Fabric grow bags have everything you need for a healthy plant, all wrapped up in an easy-to-carry satchel. You can fill them with soil and nutrients and add holes big enough for draining water without washing away the soil. Like burlap bags, they are made from materials that are extremely breathable and light, which ensures that your plants will get enough sunshine and oxygen.
Yes, they certainly can—and grow well. Provided you offer the potatoes the proper amount of sun and water, you will be good to go growing these goodies indoors.
When opting to grow your container potatoes indoors, a few modifications should be made from the process of growing outdoor-grown potatoes.
- Try to find a well-lit place for your potatoes. Since they won’t be getting the six to eight hours of sunlight that their outdoor brothers will be, they still need as much sun as possible.
- These potatoes will not require nearly as much water. Because the sun is not sucking the moisture out of the soil, they will only have to be watered once a week or less.
- Because the plants are indoors, “hilling” might become a bit more of a mess, but it is still essential to the growth of healthy potatoes. It is advisable to put a protective covering, like a plastic sheet, under thepotato’s container. That will make for easier cleanup when you have to play inthe dirt inside your house.

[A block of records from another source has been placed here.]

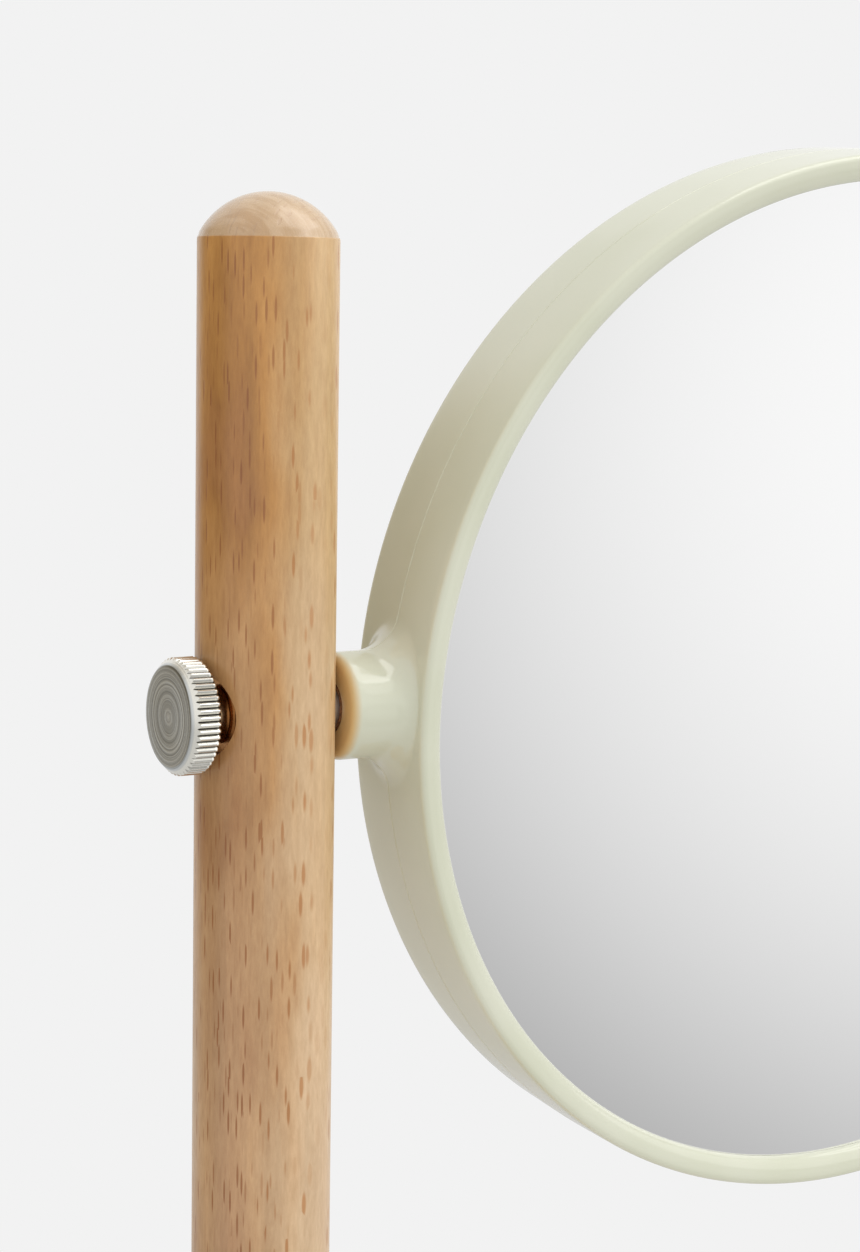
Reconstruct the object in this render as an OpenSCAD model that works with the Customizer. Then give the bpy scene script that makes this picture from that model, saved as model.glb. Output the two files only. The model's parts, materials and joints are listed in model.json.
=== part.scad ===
// Extendable shaving mirror: a round two-sided mirror cantilevered from a round wooden post.
// The post is a sleeve that slides and swivels on a steel tube in a weighted round base.
// Origin: centre of the face that the base stands on. +Z up, mirror to +X, plane glass facing -Y.

/* [Height] */
// Height of the tilt axis above the table
pivot_z = 317; // [300:1:330]
// Travel of the post down from here until the ferrule meets the base collar
travel_down = 50; // [20:1:50]

/* [Post] */
// Diameter of the wooden post
post_d = 24; // [24:0.5:26]
// Height of the straight part of the post above the tilt axis
post_above = 80; // [60:1:110]
// Height of the domed end
dome_h = 7.6; // [5:0.1:11]
// Diameter of the long bore that the tube slides in
post_bore_d = 17; // [16.5:0.1:17.5]

/* [Mirror] */
// Outside diameter of the ring at the parting line
ring_d = 199.4; // [180:0.2:210]
// Depth of the ring, front to back
ring_depth = 23.6; // [22:0.2:28]
// Distance from the post's axis to the mirror's centre
mirror_offset = 123.8; // [122:0.1:135]
// Diameter of the glass inside the lip
sight_d = 189; // [170:0.5:190]
// How far the glass lies behind the front of the lip
glass_set_back = 2.9; // [2:0.1:4]
// Thickness of each glass
glass_t = 3; // [2:0.5:3]
// Radius of curvature of the magnifying glass
magnifier_r = 1000; // [700:50:2000]
// Tilt of the mirror as it stands, top forward
rest_tilt = 4.9; // [-20:0.1:20]

/* [Boss] */
// Diameter of the boss that carries the ring
boss_d = 18.8; // [17:0.1:20]
// Diameter of the recess in the boss's end
boss_recess_d = 9; // [8.5:0.1:10]

/* [Thumb screws] */
// Diameter over the knurl
knob_d = 20; // [18:0.5:22]
// Height of the knurled head
knob_h = 5.4; // [4:0.1:7]
// Diameter of the counterbore in the post that takes the screw's collar
counterbore_d = 14.8; // [14:0.1:16]
// Nominal diameter of the thread
thread_d = 5; // [4:1:6]

/* [Stand] */
// Diameter of the wooden base
base_d = 180; // [170:1:200]
// Thickness of the wooden base
base_h = 22; // [20:0.5:28]
// Thickness of the non-slip pad
pad_h = 2; // [1:0.5:3]
// Diameter of the steel weight inside the base
ballast_d = 140; // [110:1:150]
// Thickness of the steel weight
ballast_h = 10; // [9:0.5:12]
// Diameter of the tube that the post slides on
tube_d = 14; // [13.5:0.1:14.2]
// Wall of the tube
tube_wall = 1.5; // [1:0.1:2]

/* [Hidden] */
$fn = 96;

// Clearances: between touching faces, and round a running fit
gap = 0.05;
fit = 0.05;
eps = 0.01;

// Stand, heights above the table
base_r = base_d / 2;
base_edge_r = 4;
base_top = pad_h + base_h;
ballast_r = ballast_d / 2;
ballast_z = pad_h + 0.3;
ballast_top = ballast_z + ballast_h;
tube_r = tube_d / 2;
tube_in_r = tube_r - tube_wall;
tube_seat_z = ballast_top + 4.7;
bolt_r = 4;
bolt_head_h = 5.3;
bolt_head_flats = 13;
bolt_pocket_r = 10;
bolt_pocket_h = 7.6;
washer_h = 1.6;
bolt_head_z = ballast_z + bolt_pocket_h - washer_h - bolt_head_h - 2 * gap;
foot_plug_h = 18;
collar_r = 14;
ferrule_h = 26;
ferrule_r = 13.5;

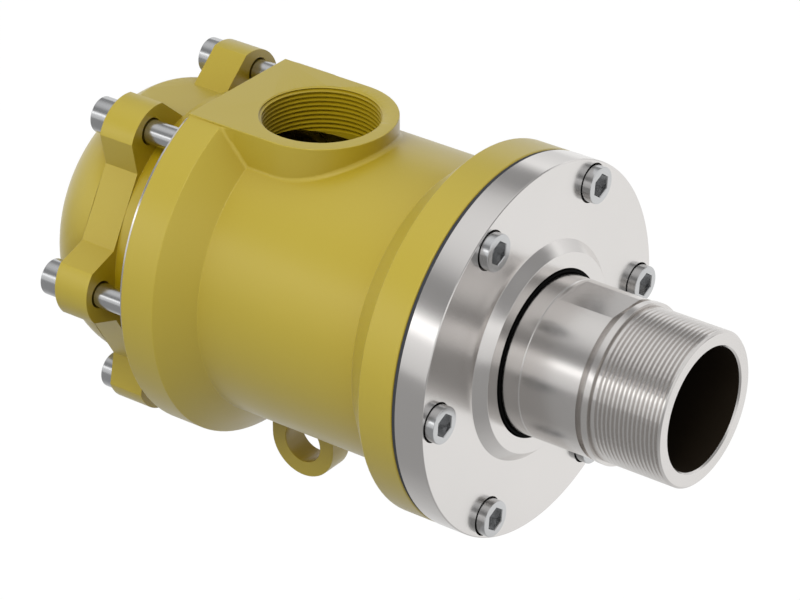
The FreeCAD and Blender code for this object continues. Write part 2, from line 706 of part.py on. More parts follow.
# Lip seal in the hub with a dust lip that stands out of the bore, and its garter spring.
lip = new_body("lip_seal")
profile = new_sketch(lip, "profile", "XY_Plane")
lip_back = v.lip_seal_front + v.lip_seal_width
touch = v.journal_radius + v.soft_clearance
nose_front = v.hub_front - v.dust_lip_stand
nose_outer = v.hub_bore_radius - v.dust_lip_gap
polygon(profile, [
    (-v.lip_seal_front, v.lip_seal_radius - v.fit_clearance),
    (-lip_back, v.lip_seal_radius - v.fit_clearance),
    (-lip_back, v.lip_seal_radius - 2),
    (-v.lip_seal_front - 2.2, v.lip_seal_radius - 2),
    (-v.lip_seal_front - 2.2, v.garter_circle_radius + 0.6),
    (-lip_back + 2.6, v.garter_circle_radius + 0.2),
    (-lip_back + 2.6, v.garter_circle_radius - v.garter_section - 0.02),
    (-lip_back + 0.6, v.garter_circle_radius - v.garter_section - 0.02),
    (-lip_back + 0.6, touch + 0.8),
    (-lip_back + 2.4, touch),
    (-v.lip_seal_front - 2.6, touch + 1.2),
    (-nose_front - 0.6, touch),
    (-nose_front, touch + 0.3),
    (-nose_front, nose_outer),
    (-v.lip_seal_front, nose_outer),
])
turned(lip, profile)
torus("garter_spring", lip_back - 1.6, v.garter_circle_radius, v.garter_section)


def bearing(place, front):
    """One deep groove ball bearing: two races, a ball set and its cage."""
    back = front + v.bearing_width
    middle = front + v.bearing_width / 2
    pitch = (v.bearing_outer_radius + v.bearing_seat_radius) / 2
    track = v.ball_radius + v.ball_clearance
    inner = ring(place + "_inner_race", front, back, v.bearing_seat_radius,
                 v.bearing_seat_radius + v.race_thickness, v.race_chamfer)
    outer = ring(place + "_outer_race", front, back, v.bearing_outer_radius - v.race_thickness,
                 v.bearing_outer_radius, v.race_chamfer)
    for race in (inner, outer):
        cut = new_sketch(race, "track", "XY_Plane")
        circle(cut, -middle, pitch, track)
        turned(race, cut, "Groove")
    balls = new_body(place + "_balls")
    shape = new_sketch(balls, "half_ball", "XY_Plane")
    polygon(shape, [(-middle + v.ball_radius, pitch), (-middle - v.ball_radius, pitch)],
            {0: (v.ball_radius, 1, "DistanceY", pitch)})
    axle(shape, -middle - v.ball_radius, -middle + v.ball_radius, pitch)
    ball = turned(balls, shape, axis="Axis0")
    repeated(balls, [ball], 14)
    cage = ring(place + "_cage", middle - v.cage_width / 2, middle + v.cage_width / 2,
                pitch - v.cage_thickness / 2, pitch + v.cage_thickness / 2)
    cut = new_sketch(cage, "pocket", "XZ_Plane")
    circle(cut, -middle, 0, v.ball_radius + v.cage_pocket_clearance)
    hole = extruded(cage, cut, "Pocket", v.bearing_outer_radius)
    repeated(cage, [hole], 14)


bearing("front_bearing", v.bearing_front)
bearing("rear_bearing", v.bearing_front + v.bearing_width + v.bearing_gap)
spacer_front = v.bearing_front + v.bearing_width
ring("outer_spacer", spacer_front, spacer_front + v.bearing_gap, v.bearing_outer_radius - 5.5,
     v.bearing_outer_radius, v.race_chamfer)
ring("inner_spacer", spacer_front, spacer_front + v.bearing_gap, v.bearing_seat_radius,
     v.bearing_seat_radius + 5, v.race_chamfer)


def circlip(name, front, groove_radius, outer_radius):
    """An open retaining ring."""
    clip = ring(name, front, front + v.circlip_thickness, groove_radius + 0.1, outer_radius)
    cut = new_sketch(clip, "opening", "YZ_Plane", -front)
    polygon(cut, [
        (-v.circlip_gap / 2, groove_radius / 2),
        (v.circlip_gap / 2, groove_radius / 2),
        (v.circlip_gap / 2, outer_radius + 2),
        (-v.circlip_gap / 2, outer_radius + 2),
    ])
    extruded(clip, cut, "Pocket", v.circlip_thickness + 1)
    return clip


circlip("bearing_circlip", groove_front, v.circlip_groove_radius, v.circlip_outer_radius)
circlip("collar_circlip", clip_front, v.collar_clip_groove_radius, v.circlip_outer_radius - 0.5)

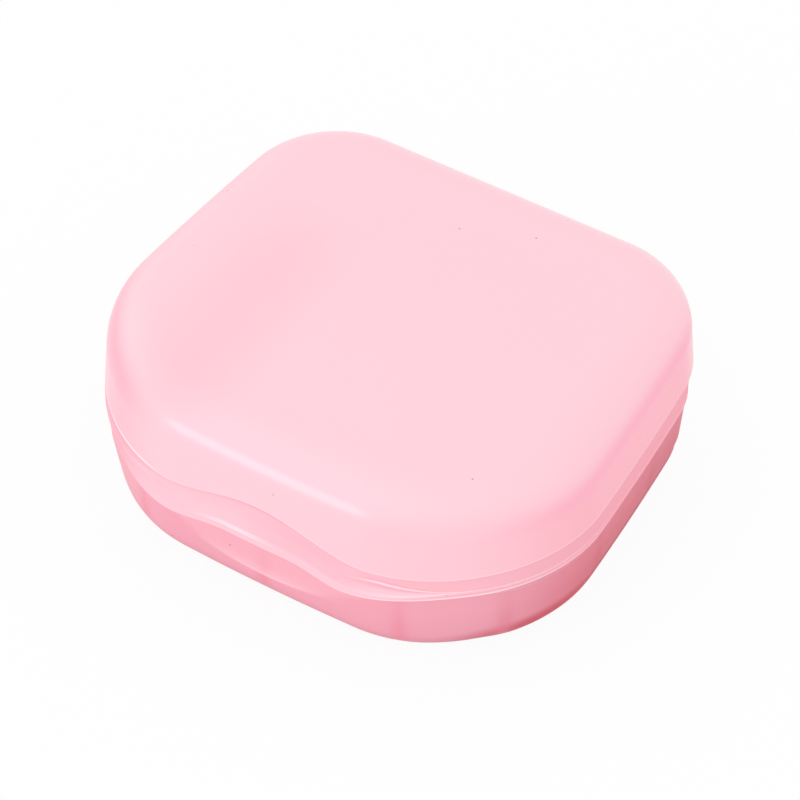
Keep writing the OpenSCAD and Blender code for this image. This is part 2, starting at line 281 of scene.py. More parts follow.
def softened(profile, steps=4, most=0.45):
    # rounds the corners of a profile, each given as offset, height, radius and painted light;
    # a rounding takes at most that share of the sides it meets
    row = []
    for i, (offset, height, radius, paintedLight) in enumerate(profile):
        here = Vector((offset, height))
        if radius == 0:
            row.append((offset, 1.0, height, paintedLight))
            continue
        before = Vector(profile[i - 1][:2]) - here
        after = Vector(profile[i + 1][:2]) - here
        start = here + before.normalized() * min(radius, before.length * most)
        end = here + after.normalized() * min(radius, after.length * most)
        for k in range(steps + 1):
            share = k / steps
            place = start.lerp(here, share).lerp(here.lerp(end, share), share)
            row.append((place.x, 1.0, place.y, paintedLight))
    return row


def roundedEdge(offset, height, width, rise, angles):
    # quarter of an ellipse from an upright wall to a level top, or to a level floor for a negative rise
    return [(offset - width * (1 - math.cos(a)), 1.0, height - rise * (1 - math.sin(a)), 0.0) for a in angles]


def arcAngles(count):
    return [quarter * i / count for i in range(count + 1)]


def vertsOf(grown):
    return [part for part in grown if isinstance(part, bmesh.types.BMVert)]


def loft(columns, firstPole, lastPole, leftShade=1.0, leftFrom=0.44):
    # draws the first ring and extrudes it ring by ring along the columns, then closes both ends;
    # a column's points each have an offset, a scale, a height and a painted light (shade if negative)
    # painted shade of the left side, which sets in from the turn leftFrom
    leftSide = [ramp(spot.turned, leftFrom, fades["leftRun"]) * leftShade for spot in spots]
    bm = bmesh.new()
    # layers for painted highlights and shade of the lines, the rib marks, and painted shade of the sides and
    # foot
    paintedLightLayer = bm.verts.layers.float.new("paintedLight")
    ribLayer = bm.verts.layers.float.new("ribShade")
    sideLayer = bm.verts.layers.float.new("sideShade")
    footLayer = bm.verts.layers.float.new("footShade")

    def settle(vert, index, station):
        offset, scale, height, paintedLight = station
        spot = spots[index]
        place = spot.at(offset, scale, height)
        vert.co = (place.x, place.y, height)
        vert[paintedLightLayer] = paintedLight
        vert[ribLayer] = spot.ribShade
        # painted side shade: the left side's share turns into the right side's
        vert[sideLayer] = mix(leftSide[index], spot.side, ramp(spot.right, *fades["rightHalf"]))
        vert[footLayer] = spot.footShade

    ring = [bm.verts.new() for _ in spots]
    for index, vert in enumerate(ring):
        settle(vert, index, columns[index][0])
    edges = [bm.edges.new((ring[i - 1], ring[i])) for i in range(len(ring))]
    firstRing = ring
    indexOf = {vert: index for index, vert in enumerate(ring)}
    for row in range(1, len(columns[0])):
        grown = bmesh.ops.extrude_edge_only(bm, edges=edges)["geom"]
        edges = [part for part in grown if isinstance(part, bmesh.types.BMEdge) and part.is_boundary]
        nextIndex = {}
        for vert in vertsOf(grown):
            for edge in vert.link_edges:
                other = edge.other_vert(vert)
                if other in indexOf:
                    nextIndex[vert] = indexOf[other]
        for vert, index in nextIndex.items():
            settle(vert, index, columns[index][row])
        indexOf = nextIndex
    bmesh.ops.pointmerge(bm, verts=firstRing, merge_co=(0, 0, firstPole))
    bmesh.ops.pointmerge(bm, verts=list(indexOf), merge_co=(0, 0, lastPole))
    bmesh.ops.recalc_face_normals(bm, faces=bm.faces)
    return bm


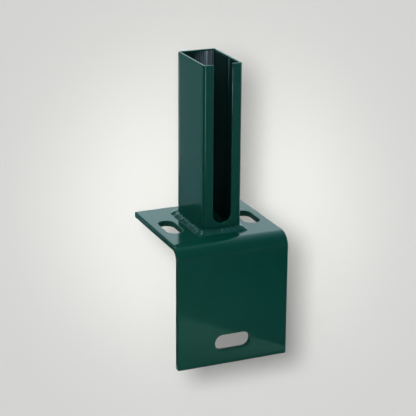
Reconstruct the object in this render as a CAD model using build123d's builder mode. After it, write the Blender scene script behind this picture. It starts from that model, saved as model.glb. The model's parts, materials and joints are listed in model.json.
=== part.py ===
"""Wall-top post bracket: a bent angle plate, a slotted post tube and the weld beads round its foot.

Millimetres, +Z up. The origin is on the underside of the top flange, below the tube's axis: the point where
the post's axis meets the top of the wall. The front flange hangs down on the -Y side.
"""

import os

from build123d import *

os.makedirs("parts", exist_ok=True)

# Angle plate
sheet = 4.4  # thickness, coat included
plate_width = 87.0
top_depth = 88.0  # front face to back edge
front_height = 95.0  # top face to bottom edge
inner_bend_r = 8.6
edge_r = 0.4  # rounding that the coat gives the cut edges

# Bolt slots in the plate
bolt_slot_width = 12.0
bolt_slot_length = 28.0
top_slot_spacing = 62.0
top_slot_shift = -1.3  # from the tube's axis, towards the front
front_slot_drop = 78.0  # below the top face

# Post tube
tube_x = 30.0  # across its narrow faces, front and back
tube_y = 50.0
tube_wall = 2.0
tube_corner_r = 3.0  # outside
tube_height = 125.0  # above the flange
tube_setback = 47.0  # front face of the plate to the tube's axis
rim_r = 0.4  # rounding that the coat gives the rim

# Mouth: the slot down the tube's front face, open at the rim
mouth_width = 14.0
mouth_foot = 6.7  # lowest point above the flange

# Lengthwise seam of the tube, a low ridge inside its right wall
seam_width = 1.6
seam_height = 0.5
seam_shift = -4.0  # from the tube's axis, towards the front

# Weld beads round the foot
weld_out = 5.0  # leg on the plate
weld_up = 3.0  # leg on the tube
weld_bulge = 0.45  # how far the face bellies out, level with the plate
weld_corner_r = 4.0  # corner of the toe on the plate

# Worked out from the sizes above
outer_bend_r = inner_bend_r + sheet
top_z = sheet
bottom_z = top_z - front_height
rim_z = top_z + tube_height
front_y = -tube_setback
back_y = front_y + top_depth
inner_corner_r = tube_corner_r - tube_wall
inner_wall_x = tube_x / 2 - tube_wall

# The sheet's section: a line along its outer faces, thickened inwards and carried across the width
with BuildPart() as angle_plate:
    with BuildSketch(Plane.YZ.offset(-plate_width / 2)):
        with BuildLine() as outer_face:
            FilletPolyline((back_y, top_z), (front_y, top_z), (front_y, bottom_z), radius=outer_bend_r)
            offset(amount=sheet, side=Side.LEFT)
        make_face()
    extrude(amount=plate_width)
    fillet(angle_plate.edges(), edge_r)
    with BuildSketch(Plane.XY.offset(top_z)):
        with Locations((0, top_slot_shift)):
            with GridLocations(top_slot_spacing, 0, 2, 1):
                SlotOverall(bolt_slot_length, bolt_slot_width, rotation=90)
    extrude(amount=-sheet, mode=Mode.SUBTRACT)
    with BuildSketch(Plane.XZ.offset(-front_y)):
        with Locations((0, top_z - front_slot_drop)):
            SlotOverall(bolt_slot_length, bolt_slot_width)
    extrude(amount=-sheet, mode=Mode.SUBTRACT)
angle_plate.part.label = "angle_plate"

# The tube's wall with its seam, then the mouth through the front face
with BuildPart() as post_tube:
    with BuildSketch(Plane.XY.offset(top_z)):
        RectangleRounded(tube_x, tube_y, tube_corner_r)
        RectangleRounded(
            tube_x - 2 * tube_wall, tube_y - 2 * tube_wall, inner_corner_r, mode=Mode.SUBTRACT
        )
        with BuildLine():
            seam_foot = Line(
                (inner_wall_x, seam_shift - seam_width / 2), (inner_wall_x, seam_shift + seam_width / 2)
            )
            SagittaArc(seam_foot @ 0, seam_foot @ 1, seam_height)
        make_face()
    extrude(amount=tube_height)
    with BuildSketch(Plane.XZ.offset(tube_y / 2)):
        with Locations((0, top_z + mouth_foot + mouth_width / 2)):
            Circle(mouth_width / 2)
            Rectangle(mouth_width, tube_height, align=(Align.CENTER, Align.MIN))
    extrude(amount=-tube_wall, mode=Mode.SUBTRACT)
    rim_face = post_tube.faces().sort_by(Axis.Z)[-1]
    fillet(rim_face.outer_wire().edges(), rim_r)
post_tube.part.label = "post_tube"


def weld_bead(name, region):
    """One bead: the ring of weld round the tube's foot, cut to a region of the plan by its corners."""
    with BuildPart() as bead:
        for height, grow, corner_r in [
            (0, weld_out, weld_corner_r),
            (weld_up / 2, weld_out / 2 + weld_bulge, (weld_corner_r + tube_corner_r) / 2),
            (weld_up, 0, tube_corner_r),
        ]:
            with BuildSketch(Plane.XY.offset(top_z + height)):
                RectangleRounded(tube_x + 2 * grow, tube_y + 2 * grow, corner_r)
        loft(ruled=True)
        with BuildSketch(Plane.XY.offset(top_z)):
            RectangleRounded(tube_x, tube_y, tube_corner_r)
        extrude(amount=weld_up, mode=Mode.SUBTRACT)
        with BuildSketch(Plane.XY.offset(top_z)):
            Polygon(*region, align=None)
        extrude(amount=weld_up, mode=Mode.INTERSECT)
    bead.part.label = name
    return bead


# Each bead runs along one face of the tube and meets the next on the line through the tube's corner
root_x = tube_x / 2 - tube_corner_r
root_y = tube_y / 2 - tube_corner_r
reach = tube_corner_r + 2 * weld_out
inner_corners = [(-root_x, -root_y), (root_x, -root_y), (root_x, root_y), (-root_x, root_y)]
outer_corners = [
    (x + reach * (1 if x > 0 else -1), y + reach * (1 if y > 0 else -1)) for x, y in inner_corners
]
weld_names = ["weld_front", "weld_right", "weld_back", "weld_left"]
weld_beads = [
    weld_bead(name, [inner_corners[i], outer_corners[i], outer_corners[(i + 1) % 4], inner_corners[(i + 1) % 4]])
    for i, name in enumerate(weld_names)
]

for piece in [angle_plate, post_tube, *weld_beads]:
    export_step(piece.part, f"parts/{piece.part.label}.step")
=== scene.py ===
"""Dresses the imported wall-top post bracket: a bent, slotted plate with a slotted tube welded upright on it.

Shapes are worked out in millimetres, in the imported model's frame, and go into the meshes in metres. The
plate and the tube are worked out flat, as a blank that lies in a plane, with a third coordinate for the
depth below the outer face. A folding function then carries every point to where the bent metal has it.
"""
from __future__ import annotations

import json
import logging
import math
from dataclasses import dataclass, field
from enum import Enum
from typing import Any

import bpy
import numpy as np
from mathutils import Matrix, Vector


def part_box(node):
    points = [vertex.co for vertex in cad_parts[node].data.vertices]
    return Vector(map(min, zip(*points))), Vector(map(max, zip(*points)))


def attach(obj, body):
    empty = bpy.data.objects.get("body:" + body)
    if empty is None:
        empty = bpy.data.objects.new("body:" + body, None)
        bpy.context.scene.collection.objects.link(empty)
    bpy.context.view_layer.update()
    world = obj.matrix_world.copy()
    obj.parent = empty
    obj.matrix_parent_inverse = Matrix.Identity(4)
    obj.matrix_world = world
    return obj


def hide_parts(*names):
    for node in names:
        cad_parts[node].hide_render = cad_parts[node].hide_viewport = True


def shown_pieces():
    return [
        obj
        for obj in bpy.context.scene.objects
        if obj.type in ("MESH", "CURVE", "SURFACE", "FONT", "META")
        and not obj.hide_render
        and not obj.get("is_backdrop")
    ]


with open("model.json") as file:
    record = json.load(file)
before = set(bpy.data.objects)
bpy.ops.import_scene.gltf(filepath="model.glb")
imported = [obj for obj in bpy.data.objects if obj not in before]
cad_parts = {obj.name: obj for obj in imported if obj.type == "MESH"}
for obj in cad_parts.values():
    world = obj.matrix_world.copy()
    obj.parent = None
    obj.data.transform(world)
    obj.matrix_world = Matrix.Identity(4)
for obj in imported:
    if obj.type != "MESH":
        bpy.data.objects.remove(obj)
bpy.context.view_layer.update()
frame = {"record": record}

MM = 0.001  # metres in a millimetre
MM_PER_M = 1000
JOINS_PER_MM = 2000.0  # points that round to the same part of a millimetre become one
PHOTO_WIDTH_PX = 416

log = logging.getLogger("post_bracket")

Grid = np.ndarray


class Mark(Enum):
    """What a mesh can tell its finish about each point, by the name of the attribute that holds it."""

    NONE = ""
    CUT_WALL = "cut_wall"
    # How thin the tube's coat is, up to 1 for bare zinc. The same mark also carries painted shade inside the
    # tube, and a painted seam sheen and lip highlight drawn as bare zinc.
    BARE_AND_PAINTED_LIGHT = "bare"


def linear_colour(hex_code: str) -> tuple[float, float, float, float]:
    """Turns an sRGB hex value to a linear colour.

    Args:
        hex_code: Six hex digits after a hash sign.

    Returns:
        Linear red, green and blue, and an alpha of 1.
    """
    channels = [int(hex_code[i : i + 2], 16) / 255 for i in (1, 3, 5)]
    linear = [c / 12.92 if c <= 0.04045 else ((c + 0.055) / 1.055) ** 2.4 for c in channels]
    return (linear[0], linear[1], linear[2], 1.0)


def add_node(
    tree: bpy.types.NodeTree, kind: str, inputs: dict[Any, Any] | None = None, **settings: Any
) -> Any:
    """Adds a node to a tree, with its settings, values and links.

    Args:
        tree: The node tree.
        kind: The node's type name.
        inputs: What each input socket gets, by name or number: a value, or another node's output socket.
        **settings: Attributes of the node itself.

    Returns:
        The new node.
    """
    made = tree.nodes.new(kind)
    for name, value in settings.items():
        setattr(made, name, value)
    for name, value in (inputs or {}).items():
        if isinstance(value, bpy.types.NodeSocket):
            tree.links.new(value, made.inputs[name])
        else:
            made.inputs[name].default_value = value
    return made


def new_material(name: str) -> tuple[bpy.types.Material, bpy.types.NodeTree]:
    """Makes an empty node material.

    Args:
        name: The material's name.

    Returns:
        The material and its node tree.
    """
    made = bpy.data.materials.new(name)
    made.use_nodes = True
    made.node_tree.nodes.clear()
    return made, made.node_tree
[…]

Growing Healthy Potatoes Indoors
The world of gardening does not have to be out of your reach. Quite to the contrary, learning how to grow potatoes in containers, be them inside or outside, is a wonderful way to bring homegrown food to you and yours.
By understanding the method involved in planting potatoes in a container, most feel that it is easy enough and accessible enough to try.
You can plant a potato in almost any kind of container under the sun. There are things that you’d never dream could be a viable container for a vegetable garden that work wonders for planting potatoes.
Planting potatoes indoors will open a whole new world to those who don’t have a yard to grow in. While they might have once thought gardening was out of their reach, now they can see that it is accessible to them, as well.
Growing potatoes in containers is a great way for anyone to get into gardening!